Trumped: The Repercussions of the Presidential Election

“Donald J. Trump is calling for a total and complete shutdown of Muslims entering the United States until our representatives can figure out what the hell is going on. We have no choice.”

Although this statement was later removed from Donald Trump’s campaign website, the travel ban he called for on December 7th, 2015 set the stage for what would become a fifteen-month crusade to prevent refugees from certain Middle Eastern countries from entering the United States.

“There is great hatred towards Americans by large segments of the Muslim population,” said Trump.

The events that have taken place since his election have proven that that hatred is reciprocal. While the travel ban he initiated after his election was soon overturned by the Supreme Court, aggression toward Muslim Americans spiked during Trump’s campaign for presidency, and only continued to worsen after he was elected.

Between November 9th and December 12th of 2016, there were 112 reported anti-Muslim hate crimes, meaning that over the span of about 34 days, approximately 3 hate crimes occurred against Muslims per day throughout the United States. These statistics only represent hate crimes that were specifically targeted against Muslim Americans. The highest reported hate crimes in this period of time were targeted against immigrants, a fraction of whom identify as Muslim.

The Southern Poverty Law Center, a nonprofit legal advocacy group that specializes in civil rights and public interest litigation, attributes the increase in violence against immigrants, minorities, and Muslims in the United States to what they refer to as the “Trump Effect.” Mark Potok, one of the world’s leading experts on extremism and editor-and-chief of the SPLC’s quarterly journal, blames the increase in hate crimes to Trump’s hostile language and inaccurate assertions about immigrants, African Americans, and Muslims during and after his campaign, claiming that his antics as a candidate and president encouraged and incited hate violence throughout nation. This connection stemmed from studies conducted by the SPLC that compiled acts of hate violence before and after Trump’s election.


“In its post-election first study, looking at harassment and intimidation in the first 10 days after Trump’s election, the SPLC counted 867 hate incidents, some of them amounting to hate crimes, around the country,” Potok wrote.

The SPLC is a mere one of many publications to run reports on crimes committed against religious and ethnic minorities since the presidential election. Others, including the New York times, have published reports specifically related to crimes committed against minority college students, particularly African Americans, members of the LGBT community, and Muslims. Caitlin Dickerson and Stephanie Saul, journalists for the New York Times, wrote the article “Campuses Confront Hostile Acts Against Minorities After Donald Trump’s Election.” In the article, they detail acts of violence and intimidation that have been committed against minority students, several of which have occurred at Wellesley College in Boston, renowned for its movement to promote cultural diversity and tolerance.


The question remains as to whether Marquette University has fallen victim to the racism and Islamophobia promoted by the new POTUS.

Being the Difference

As a Jesuit institution, Marquette University promotes a mission of pursuing truth and knowledge in service to the human community.
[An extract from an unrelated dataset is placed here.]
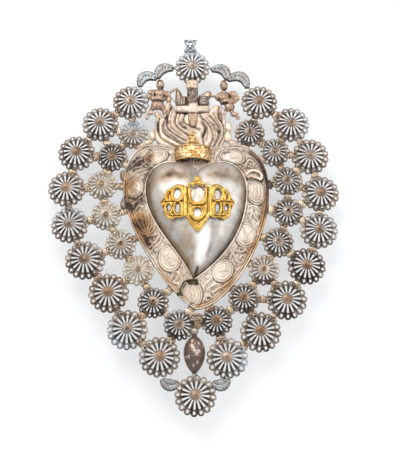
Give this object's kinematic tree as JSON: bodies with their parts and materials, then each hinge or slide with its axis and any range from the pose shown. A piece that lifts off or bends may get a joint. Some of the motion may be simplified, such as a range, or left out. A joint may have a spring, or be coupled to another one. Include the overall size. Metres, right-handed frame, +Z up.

The administration attempts to provide an academically, socially, and culturally supportive environment in the hope that all students will succeed. A stroll through the basement of the Alumni Memorial Union on campus will provide a first-hand look at some of the many student-run cultural organizations that are sponsored by Marquette University.

The administration claims to be intolerant of bigotry and discrimination, but only the members of the MSA could testify as to whether or not the environment on Marquette’s campus has changed since Trump’s election.

Nuriyah Rasool is a junior at Marquette University, and a member of the Muslim Student Association. She is a hijabi Muslim woman attending college in an era when the President of the United States is calling for the expulsion and exclusion of Muslims from this country, and she agreed to share her experiences at Marquette since Trump’s election.

“From my end, I haven’t experienced any hate,” she said. “Rather, I’ve received a lot of apologies from people who I didn’t ask to apologize.”

Rasool admitted that she does not approve of the Trump Administration, as she does not believe President Trump is supportive of the Muslim community.

“As far as I am concerned for him,” said Rasool, “it is difficult for him to differentiate between regular Muslims and the actual enemy — ISIS.”

While she dislikes the new president, Rasool acknowledged the fact that every interaction she had after the election was positive. She had not personally experienced a negative encounter with Marquette students or faculty. Instead she received an outpouring of support from Marquette staff.

“Following the election, my US history professor pulled me aside from class and asked me to come to his office hours,” said Rasool. “I had no idea what to expect going into his office hours.”

When Nuriyah met with her professor, she was asked about her life and her upbringing and what she thought about Marquette after the election.

“He wanted to make sure that I felt safe on campus,” Rasool said, “and if I didn’t, he told me that his doors were open for me anytime. He recognized Marquette’s environment, being a predominantly white and Catholic University, and made sure I felt welcomed if not on the campus, but in his classroom.”

Hafsa Shereen is another Marquette student who is an active member of the MSA. She, along with Rasool, condemns the actions Trump Administration has taken against Muslims.

“Trump is the least supportive human being,” said Shereen.

Shereen has never been in a situation where she was made to feel self-conscious or guilty about her religion, but she has noticed a shift in the attitude toward Muslim students at Marquette University.

“I have seen a change in behavior towards Muslims,” said Shereen, “and it makes me want to cry with pride and joy because so many non-Muslims are standing with and for Muslims. Also, thanks to this election, I actually feel more protected because now I know that not only do I have the support of Muslims, but I also have the support of everyone else.”

Since Donald Trump was elected, Shereen has noticed that the network of support for Muslim students at Marquette has strengthened.

“Marquette is generally a supportive environment for everyone,” said Shereen, “and that includes Muslims and non-Muslims alike.”